I then converted the aggregated AV for each team into an Elo rating so that I could later use that value to calculate the win probability of each team in each game this season.
With the mean Elo rating set at 1500, I set the possible range of Elo values between 1320-1900, since the standard deviation of Elo ratings has traditionally been 90 points. So, the Raiders, who had the lowest AV aggregate (76.34) were set to 1320, while the Seahawks (166.19) were set to 1680. The rest of the teams were set on the scale based on the following formula: 1320 + (360/(166.19-76.34))*AV. Some familiar teams fall to the bottom, while the Super Bowl favorites Packers and Seahawks floated their way to the top.
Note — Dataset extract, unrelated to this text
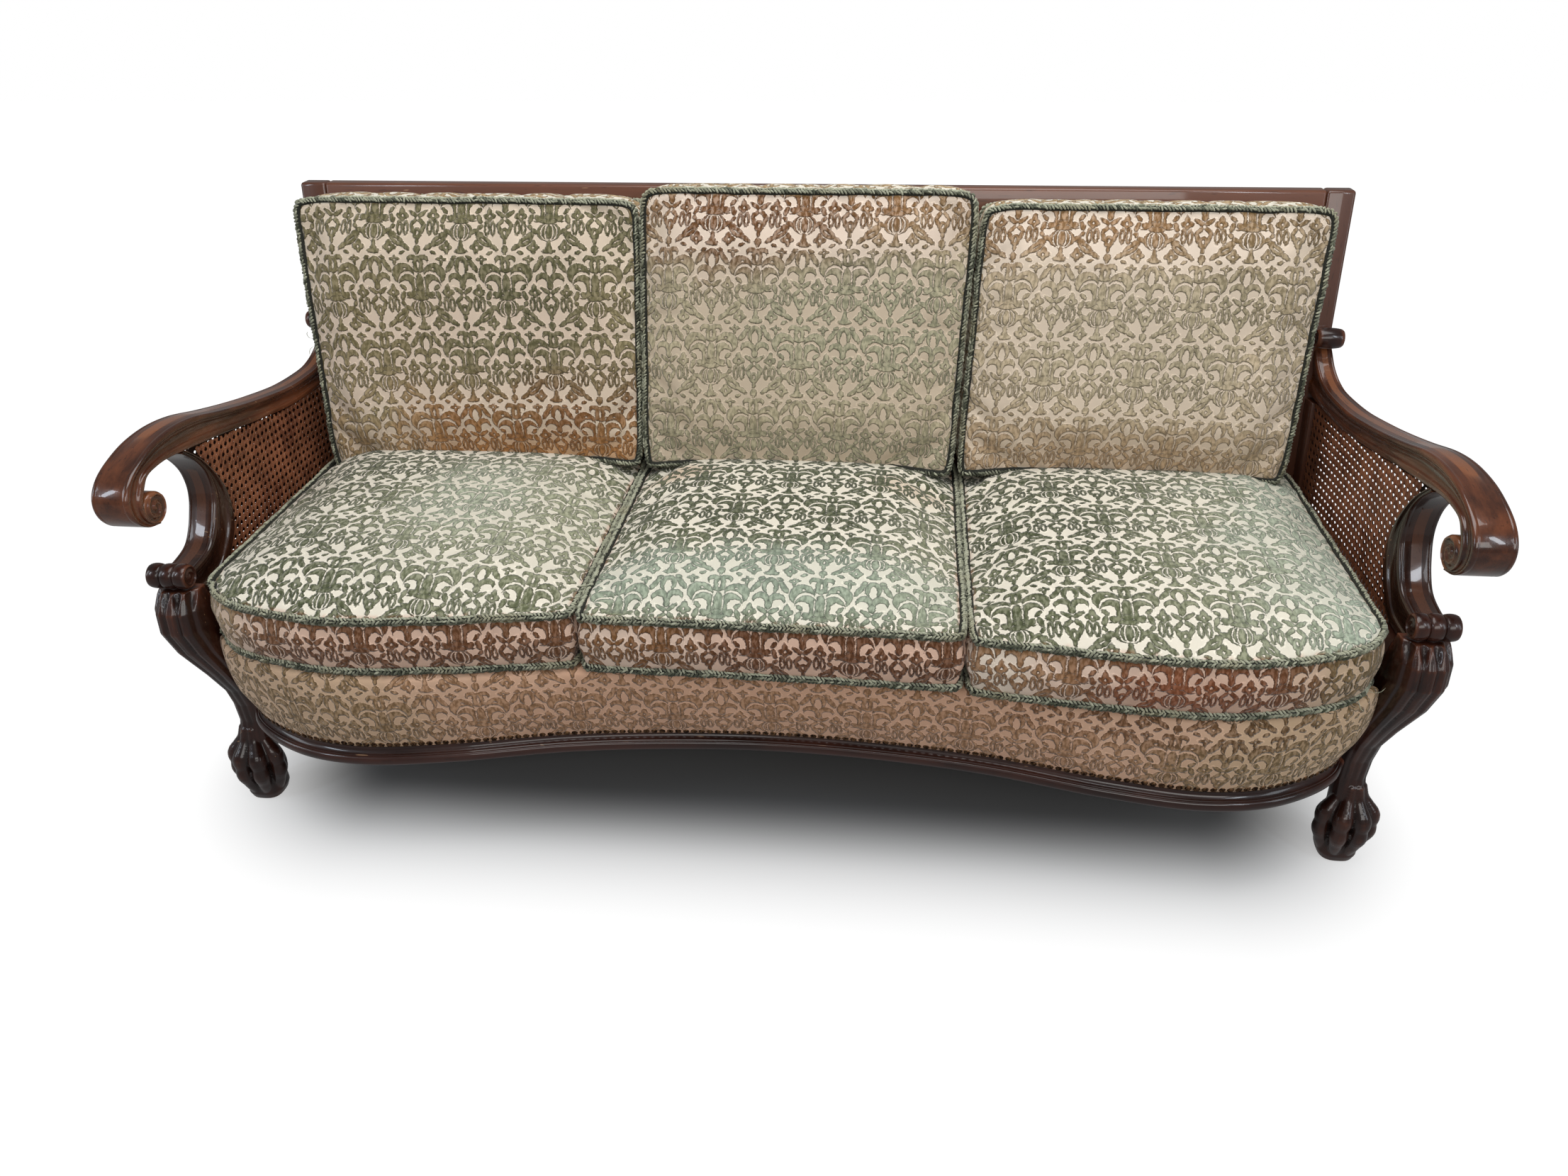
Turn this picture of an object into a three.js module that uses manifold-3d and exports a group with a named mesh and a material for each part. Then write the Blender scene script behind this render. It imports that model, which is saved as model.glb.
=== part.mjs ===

But Elo ratings don’t paint the whole picture, as teams who finish with worse records the previous year tend to benefit from easier schedules. I therefore ran a Monte Carlo simulation of each team’s season, calculating win probabilities based on the Elo ratings using the following formula: 1/(10^(Opponent Elo – Elo)/400)+1). Using Benjamin Morris’ conversion table from wins to playoff odds, I then calculated the odds that a team would make the playoffs for the upcoming year. I then normalized it so an average of 12 teams would make the playoffs every year.
http://harvardsportsanalysis.org/2015/07/a-way-too-early-prediction-of-the-nfl-season/
Just goes to show you stats and analytics can make bean counting goobers with slide rules think they can analyze or predict NFL football.